Casa já teve 6 mil livros

O processo de reforma, longo, só foi concluído agora. O casarão virou um museu dedicado à comunicação e aos costumes, mas não deixa o visitante esquecer seu mais ilustre morador, representado por uma estátua em tamanho natural: José Bonifácio, filósofo, poeta, naturalista e político que viveu três décadas na Europa e, na volta, marcou o país com ideias à frente do pensamento vigente. Entre elas, a libertação de escravizados e a incorporação dos índios à sociedade, além da defesa da reforma agrária e da preservação de rios e florestas.

Na casa, onde viveu seus últimos anos de vida, Bonifácio chegou a guardar seis mil livros. Hoje, o espaço abriga mais de 20 mil itens de Davit Chargel que revelam como era a vida em tempos passados.

— Compramos a casa em 2015, e no final do ano começamos as obras. Precisei trocar 1.200 telhas. Acreditava que ela comportaria o meu acervo, que comecei aos 17 anos, quando fui empregado na Companhia Telefônica com carteira assinada — explica Davit, de 88 anos, ao lado da mulher, Beatriz Santacruz Chargel, e da museóloga Jussara Cestari.

— O primeiro item que comprei foi um gramofone, para mim um tesouro. Aí, comecei a frequentar a feira da Praça Quinze. Com o tempo, passei a comprar antiguidades também lá fora, como na França e na Argentina.
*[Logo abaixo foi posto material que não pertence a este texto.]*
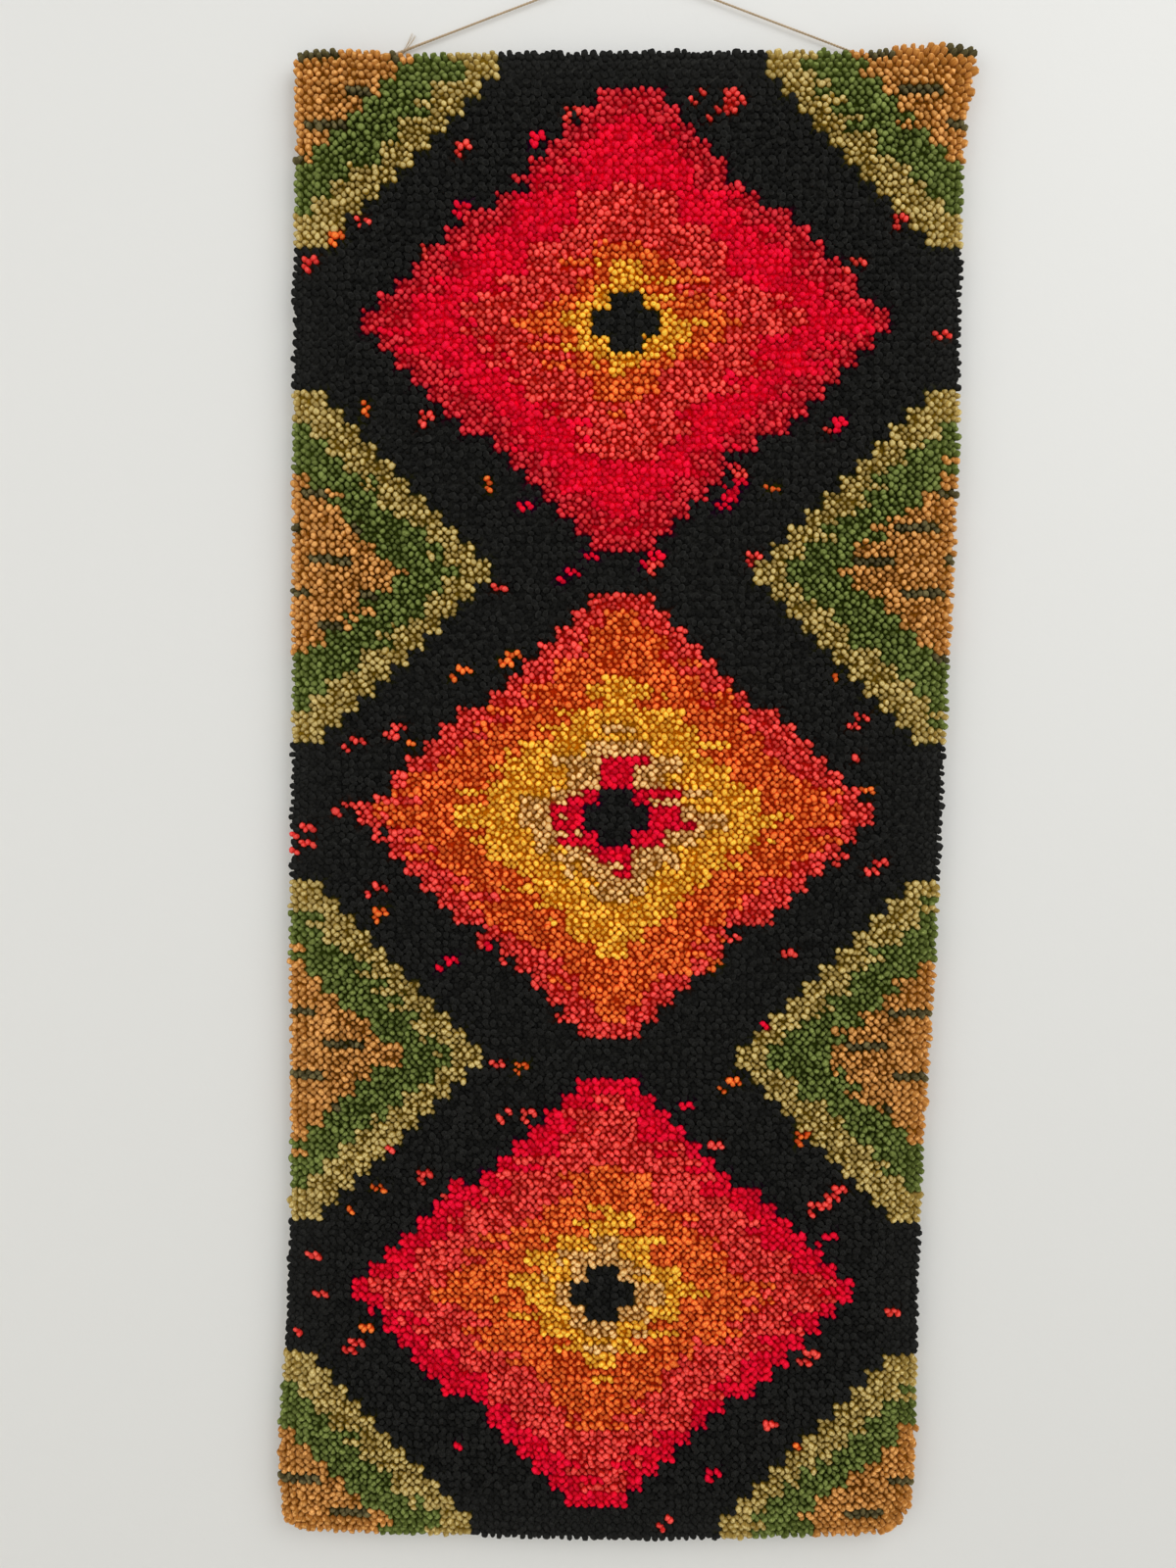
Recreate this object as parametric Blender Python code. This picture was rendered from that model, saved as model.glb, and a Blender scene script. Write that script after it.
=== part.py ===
"""Latch-hooked wool wall hanging on a loop of twine.

A rug canvas with its edge turned back carries a dense cut pile. A length of twine is knotted to the
canvas near each end of the top edge and rises to one point, where a nail would hold it.
The origin is that point, under the twine. The pile faces -Y, the back faces +Y, and +Z is up.
"""

import math

import bmesh
import bpy
import numpy as np
from mathutils import Vector
from mathutils.geometry import delaunay_2d_cdt

# Sizes in metres
CLEARANCE = 0.0003          # between pieces that touch
CANVAS_THICKNESS = 0.0022
HEM_WIDTH = 0.035           # edge of the canvas turned back behind it
HEM_THICKNESS = 0.0018
LEAST_BEND = 0.002          # of a corner's inner edge
PILE_HEIGHT = 0.0155
PILE_OVERHANG = 0.0062      # outer tufts lean out past the canvas
TWINE_DIAMETER = 0.0022
TAIL_DIAMETER = 0.0010
KNOT_SIZE = (0.0064, 0.0034, 0.0052)

# Finished edge of the canvas, from the nail point: the cloth is a little wider at the top and skewed
SIDE_EDGES = (
    # share of the way down, left x, right x
    (0.00, -0.2970, 0.3085),
    (0.15, -0.3010, 0.3085),
    (0.27, -0.2985, 0.3110),
    (0.45, -0.3000, 0.3055),
    (0.60, -0.3030, 0.3015),
    (0.75, -0.3005, 0.2945),
    (0.86, -0.3040, 0.2935),
    (0.94, -0.3105, 0.2945),
    (1.00, -0.3070, 0.2900),
)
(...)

O meu interesse herdei do meu pai: embora tenha morrido quando eu tinha 10 anos, era dono de antiquário no Rio, aonde chegou da Polônia em 1917, fugindo da Primeira Guerra.

A coleção do jornalista vai de máquinas fotográficas, telefones e fonógrafos a documentos com a assinatura de José Bonifácio, passando por milhares de objetos curiosos da vida privada (de vidros de lança-perfume a um chocalho que pertenceu a Pedro I bebê).

O interessante é que muitas das tecnologias ali apresentadas ao público ainda funcionam. É possível ouvir o som perfeito de uma caixa de música de cilindros do século XVIII e de um gramofone do tipo carrossel alemão da primeira década do século XX. Um rádio da primeira geração, invenção do italiano Guglielmo Marconi, também está em exposição, assim como uma máquina de escrever Hammond, americana, do século XIX.

Há dezenas de lanternas mágicas — para projeção de imagens sobre vidro —, antecessoras do cinema. Antes dos irmãos Lumière, também foram usadas técnicas como o zoetrope — onde imagens desenhadas ou impressas são vistas através de um tambor rotativo — e o praxinoscópio — mais popular, pela suavidade do movimento refletido em espelhos. Esses equipamentos fazem parte da área dedicada à sétima arte. Lá, o público ainda ficará por dentro do mutoscope — sucesso nos bares em meados do XIX com imagens de strip-tease.

Documentos preservados também chamam atenção. Nessa ala estão o original do primeiro jornal brasileiro — edição de junho de 1808 do Correio Braziliense — e registros do próprio Bonifácio.

— É um acervo variado. Mas o público não se perde no museu. Em todas as salas, cada uma dedicada a uma personalidade de Paquetá, há itens sobre comunicação e costumes — conta Jussara Cestari.

Ilhado em seu exílio

José Bonifácio, paulista de Santos, teve uma trajetória de muitos percalços. Ele e Dom Pedro I viviam às turras. Em 1823, um ano após a Independência, acabou deportado para a França, e viveu quase seis anos no exílio. O escritor Vivaldo Coaracy, que morou em Paquetá, conta no seu livro sobre a ilha que por volta de 1830 Bonifácio adquiriu, em regime de arrendamento, por 6 mil e 400 réis anuais, a chácara, com então quatro mil metros quadrados. A casa era menor que a de hoje, com apenas duas janelas dianteiras, mas tinha dois torreões que sumiram com o tempo.

Naquele endereço o político recebeu a mensagem de Pedro I, pelas mãos do vice-cônsul da França, pedindo que aceitasse ser tutor de seus filhos, incluindo o futuro imperador. A missão lhe rendeu conflitos e inimigos, e, em 1833, ele foi preso novamente — desta vez em seu refúgio particular. O endereço ganhou o nome de Praia da Guarda porque um destacamento o vigiava dia e noite. Coaracy relata que, mesmo libertado em 1835, Bonifácio preferiu continuar na chácara. Doente, acabou convencido a trocar a Praia da Guarda pela Praia do Ingá, em Niterói, em 1838, para receber tratamento médico adequado. Morreria 12 dias depois.